Opinion
04-06-2016
Seymour W. James, Jr., New York, N.Y. (Harold V. Ferguson, Jr., of counsel), for appellant. Michael E. McMahon, District Attorney, Staten Island, N.Y. (Morrie I. Kleinbart of counsel), for respondent.
Seymour W. James, Jr., New York, N.Y. (Harold V. Ferguson, Jr., of counsel), for appellant.
Michael E. McMahon, District Attorney, Staten Island, N.Y. (Morrie I. Kleinbart of counsel), for respondent.
Opinion
Appeal by the defendant pursuant to CPL 450.10(5) from an order of the Supreme Court, Richmond County (Rienzi, J.), dated September 11, 2013, which denied, without a hearing, his motion pursuant to CPL 440.30(1–a) for forensic DNA testing on certain evidence recovered by the police.

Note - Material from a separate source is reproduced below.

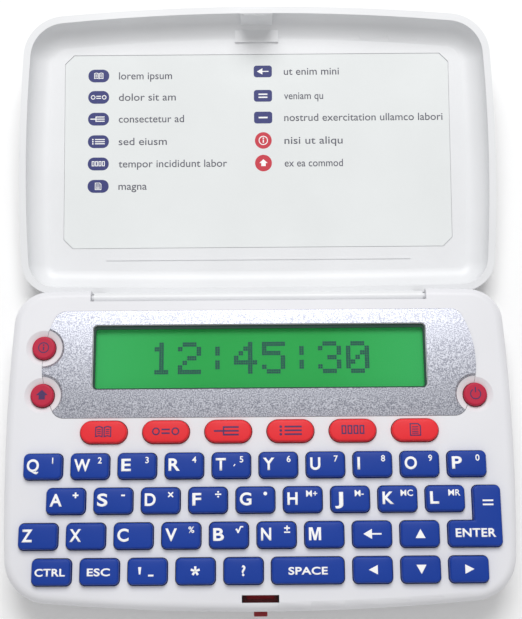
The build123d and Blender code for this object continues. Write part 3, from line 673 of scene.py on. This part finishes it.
pill_signs = {
    "pill_book": book_sign(),
    # like words: two equal bars between two rings
    "pill_words": [
        [circle(1.05, -2.6), circle(0.68, -2.6)], [circle(1.05, 2.6), circle(0.68, 2.6)],
        [box(0, 0.5, 2.2, 0.42)], [box(0, -0.5, 2.2, 0.42)],
    ],
    # forms of a word: a bar that branches into three
    "pill_verbs": [
        [box(-2.6, 0, 2.4, 0.45)], [box(-1.2, 0, 0.42, 2.5)],
        [box(0.9, 1.02, 3.9, 0.45)], [box(0.9, 0, 3.9, 0.45)], [box(0.9, -1.02, 3.9, 0.45)],
    ],
    # a list: three bars with a dot before each
    "pill_list": [
        [box(0.7, y, 4.6, 0.45)] for y in (1.02, 0, -1.02)
    ] + [[circle(0.36, -2.6, y, 16)] for y in (1.02, 0, -1.02)],
    # an index: cards with stepped tabs
    "pill_index": [
        [box(-2.4, 0.1, 1.3, 2.4), box(-2.4, 0.1, 0.6, 1.7)],
        [box(-0.8, 0.1, 1.3, 2.4), box(-0.8, 0.1, 0.6, 1.7)],
        [box(0.8, 0.1, 1.3, 2.4), box(0.8, 0.1, 0.6, 1.7)],
        [box(2.4, 0.1, 1.3, 2.4), box(2.4, 0.1, 0.6, 1.7)],
    ],
    "pill_page": sheet_sign(),
}


def print_sign(node, shapes, swollen=None):
    """Purple print on a red key or button."""
    marks = [flat_shape(outlines) for outlines in shapes]
    ink = finishes["purple_ink"]
    print_on(f"sign_{node}", marks, key_top(node), ink, node, swollen)


for node, shapes in pill_signs.items():
    print_sign(node, shapes, node)

button_signs = {
    "button_info": [
        [circle(1.5), circle(1.22)], [box(0, -0.25, 0.38, 1.0)], [circle(0.24, 0, 0.7, 16)],
    ],
    "button_shift": [[[
        (0, 1.5), (1.6, 0.0), (0.85, 0.0), (0.85, -1.2), (-0.85, -1.2), (-0.85, 0.0), (-1.6, 0.0),
    ]]],
    "button_power": [[arc_band(1.35, 0.3, 120, 420)], [box(0, 1.15, 0.32, 1.5)]],
}
for node, shapes in button_signs.items():
    print_sign(node, shapes)


# --- the display's dots ----------------------------------------------------------------
DOT = 0.64               # pitch of the dots, in millimetres
SIGN_STEP = 12           # dots from one sign to the next
DIGITS = {
    "0": ("01110", "10001", "10011", "10101", "11001", "10001", "01110"),
    "1": ("00100", "01100", "00100", "00100", "00100", "00100", "01110"),
    "2": ("01110", "10001", "00001", "00110", "01000", "10000", "11111"),
    "3": ("01110", "10001", "00001", "00110", "00001", "10001", "01110"),
    "4": ("00010", "00110", "01010", "10010", "11111", "00010", "00010"),
    "5": ("11111", "10000", "11110", "00001", "00001", "10001", "01110"),
    ":": ("00000", "00100", "00100", "00000", "00100", "00100", "00000"),
}


def display_dots(reading, node):
    """A clock reading in double-size dots, as separate squares on the glass."""
    low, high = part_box(node)
    cells = []
    for index, sign in enumerate(reading):
        for row, line in enumerate(DIGITS[sign]):
            for column, lit in enumerate(line):
                if lit == "1":
                    for half in ((0, 0), (1, 0), (0, 1), (1, 1)):
                        cells.append((index * SIGN_STEP + column * 2 + half[0], -row * 2 - half[1]))
    wide = len(reading) * SIGN_STEP - 3
    dots = [box((x - wide / 2) * DOT, (y + 6.5) * DOT, 0.9 * DOT, 0.9 * DOT) for x, y in cells]
    middle = Matrix.Translation(((low.x + high.x) / 2, (low.y + high.y) / 2, high.z))
    print_on("display_dots", [flat_shape(dots)], middle, finishes["dots"], "base")


display_dots("12:45:30", "lcd_module")


# --- painted shade: a dark band round the window, widest at the top, where the opening shades the display ---
window_low, window_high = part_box("screen_window")
window_x = (window_low.x + window_high.x) / 2 / MM
window_y = (window_low.y + window_high.y) / 2 / MM
window_width = (window_high.x - window_low.x) / MM
window_depth = (window_high.y - window_low.y) / MM
# Painted shade: the inner outline sits 0.3 mm low, so the dark band is widest along the top, where
# the opening's rim shades the display.
shade_band = flat_shape([
    soft_box(window_x, window_y, window_width - 0.04, window_depth - 0.04, 1.0),
    soft_box(window_x, window_y - 0.3, window_width - 1.1, window_depth - 1.2, 0.7),
])
SHADE_BAND_HEIGHT = 0.5 * MM
shade_band_place = Matrix.Translation((0, 0, window_high.z + 0.01 * MM))
shade_band = thicken(shade_band, 0)
for vertex in shade_band.data.vertices:
    if vertex.co.z > INK_DEPTH / 2:
        vertex.co.z = SHADE_BAND_HEIGHT
settle(shade_band, "window_painted_shade", shade_band_place, finishes["shade_band"])
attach(shade_band, "base")


# --- print on the guide card ----------------------------------------------------------
LID_LEAN = radians(8)    # the open lid's floor rises this much toward its far end
HINGE = Vector((0, 41.55, 11.7))
CARD_FACE = 21.55        # height of the card's face while the lid is shut


def card_place():
    """From the card's own plane, X right and Y toward the lid's far end, to the open lid."""
    turn = Matrix.Rotation(LID_LEAN, 4, "X")
    below = HINGE.z - CARD_FACE
    start = HINGE * MM + (turn.to_3x3() @ Vector((0, HINGE.y, below))) * MM
    return Matrix.Translation(start) @ turn


LEFT_BADGES = -46.2      # X of the badges' middles, and where the lines start
LEFT_LINES = -40.3
RIGHT_BADGES = 1.75
RIGHT_LINES = 7.9
card = card_place()
left_rows = (25.1, 18.7, 12.2, 5.5, -1.1, -7.7)
left_ends = (-24.8, -23.7, -21.3, -26.3, -8.8, -32.1)
right_rows = (26.1, 18.8, 12.3, 5.5, -1.2)
right_ends = (24.0, 19.3, 54.0, 24.8, 24.8)
badge_marks = [flat_shape([soft_box(LEFT_BADGES, y, 6.1, 3.8, 1.8)]) for y in left_rows]
badge_marks += [flat_shape([soft_box(RIGHT_BADGES, y, 5.3, 3.5, 0.8)]) for y in right_rows[:3]]
print_on("card_badges", badge_marks, card, finishes["navy_ink"], "lid")
dot_marks = [flat_shape([circle(2.45, RIGHT_BADGES, y)]) for y in right_rows[3:]]
print_on("card_dots", dot_marks, card, finishes["red_ink"], "lid")
left_words = (
    "lorem ipsum", "dolor sit am", "consectetur ad", "sed eiusm", "tempor incididunt labor", "magna",
)
right_words = (
    "ut enim mini", "veniam qu", "nostrud exercitation ullamco labori", "nisi ut aliqu",
    "ex ea commod",
)


def filler(words, start, end, y):
    """A line of meaningless filler between two places on the card."""
    line = lettering(words, 2.15 * MM, (end - start) * MM, bold=0.004, left=start * MM)
    return moved(line, 0, y)


lines = [filler(words, LEFT_LINES, end, y)
         for words, end, y in zip(left_words, left_ends, left_rows)]
lines += [filler(words, RIGHT_LINES, end, y)
          for words, end, y in zip(right_words, right_ends, right_rows)]
print_on("card_lines", lines, card, finishes["grey_ink"], "lid")


def tiny(shapes, x, y, scale):
    """A sign's shapes, made small for a badge."""
    return [flat_shape([at(outline, x, y, scale) for outline in outlines]) for outlines in shapes]


raised_card = card @ Matrix.Translation((0, 0, 0.02 * MM))
badge_signs = []
for y, node in zip(left_rows, pill_signs):
    badge_signs += tiny(pill_signs[node], LEFT_BADGES, y, 0.62)
right_signs = (
    ([[back_arrow()]], 0.72),
    ([[box(0, 0.45, 2.6, 0.4)], [box(0, -0.45, 2.6, 0.4)]], 1.0),
    ([[box(0, 0, 2.6, 0.45)]], 1.0),
    (button_signs["button_info"], 0.9),
    (button_signs["button_shift"], 0.75),
)
for y, (shapes, scale) in zip(right_rows, right_signs):
    badge_signs += tiny(shapes, RIGHT_BADGES, y, scale)
print_on("card_signs", badge_signs, raised_card, finishes["white_ink"], "lid")


# --- floor, light and camera ----------------------------------------------------------
def make_floor():
    """A broad pale sheet under the object."""
    bpy.ops.object.select_all(action="DESELECT")
    bpy.ops.mesh.primitive_plane_add(size=6.0, location=(0, 0, 0))
    floor = bpy.context.object
    material, tree, shader = new_finish("floor_white")
    cloud = grain(tree, 3.0)
    low, high = (0.97, 0.97, 0.97, 1), (0.99, 0.99, 0.99, 1)
    colour = ramp_between(tree, cloud.outputs["Fac"], low, high)
    tree.links.new(colour, shader.inputs["Base Color"])
    set_values(shader, {"Roughness": 0.9, "Specular IOR Level": 0.1})
    settle(floor, "floor", Matrix.Identity(4), material)


def make_lamp(name, place, target, size, power):
    """A square lamp, in metres and watts, that faces a target."""
    lamp = bpy.data.lights.new(name, "AREA")
    lamp.shape = "SQUARE"
    lamp.size = size
    lamp.energy = power
    holder = bpy.data.objects.new(name, lamp)
    holder.location = place
    holder.rotation_euler = (Vector(target) - Vector(place)).to_track_quat("-Z", "Y").to_euler()
    bpy.context.scene.collection.objects.link(holder)


def make_world(strength):
    """An even white glow from all sides."""
    world = bpy.data.worlds.new("studio")
    bpy.context.scene.world = world
    world.use_nodes = True
    background = world.node_tree.nodes["Background"]
    background.inputs["Color"].default_value = (1, 1, 1, 1)
    background.inputs["Strength"].default_value = strength


def make_camera():
    """Almost straight above the keys, leaning 14 degrees toward the lid."""
    camera = bpy.data.cameras.new("camera")
    camera.sensor_width = 36.0
    camera.lens = 69.8
    camera.clip_start = 0.01
    holder = bpy.data.objects.new("camera", camera)
    turn = Matrix.Rotation(radians(14), 4, "X") @ Matrix.Rotation(radians(-0.44), 4, "Z")
    holder.matrix_world = Matrix.Translation((0.7 * MM, -42.6 * MM, 335.2 * MM)) @ turn
    bpy.context.scene.collection.objects.link(holder)
    bpy.context.scene.camera = holder


make_floor()
make_lamp("back_light", (0.0, 0.5, 0.75), (0, 0.03, 0), 0.52, 5.2)
make_lamp("front_fill", (-0.1, -0.6, 0.8), (0, 0.03, 0), 0.9, 0.9)
make_world(0.42)
make_camera()
bpy.context.scene.view_settings.view_transform = "Standard"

ORDERED that the order is affirmed.
The Supreme Court correctly determined that certain changes in the law relevant to motions pursuant to CPL 440.30(1–a) (see CPL 440.30[1–a][a] [2], eff. Aug 1, 2012), made since the time of the defendant's prior unsuccessful motions pursuant to CPL 440.30(1–a) (see People v. Perry, 89 A.D.3d 1114, 933 N.Y.S.2d 584; People v. Perry, 295 A.D.2d 452, 743 N.Y.S.2d 303), are inapplicable herein, as the defendant was convicted of the underlying charges after trial rather than upon a plea of guilty. The court correctly determined that, to the extent the defendant also sought relief under the applicable subdivision of CPL 440.30(1–a) (see CPL 440.30[1–a][a] [1] ), he was still required to demonstrate that there exists a reasonable probability that the verdict would have been more favorable to him if a DNA test had been conducted on the subject evidence, and if the results had been admitted at the subject trial, which he failed to do (see CPL 440.30[1–a]; People v. Perry, 89 A.D.3d at 1114–1115, 933 N.Y.S.2d 584). Accordingly, the court properly denied, without a hearing, the defendant's motion pursuant to CPL 440.30(1–a) for forensic DNA testing on the subject evidence.
RIVERA, J.P., LEVENTHAL, DICKERSON and MILLER, JJ., concur.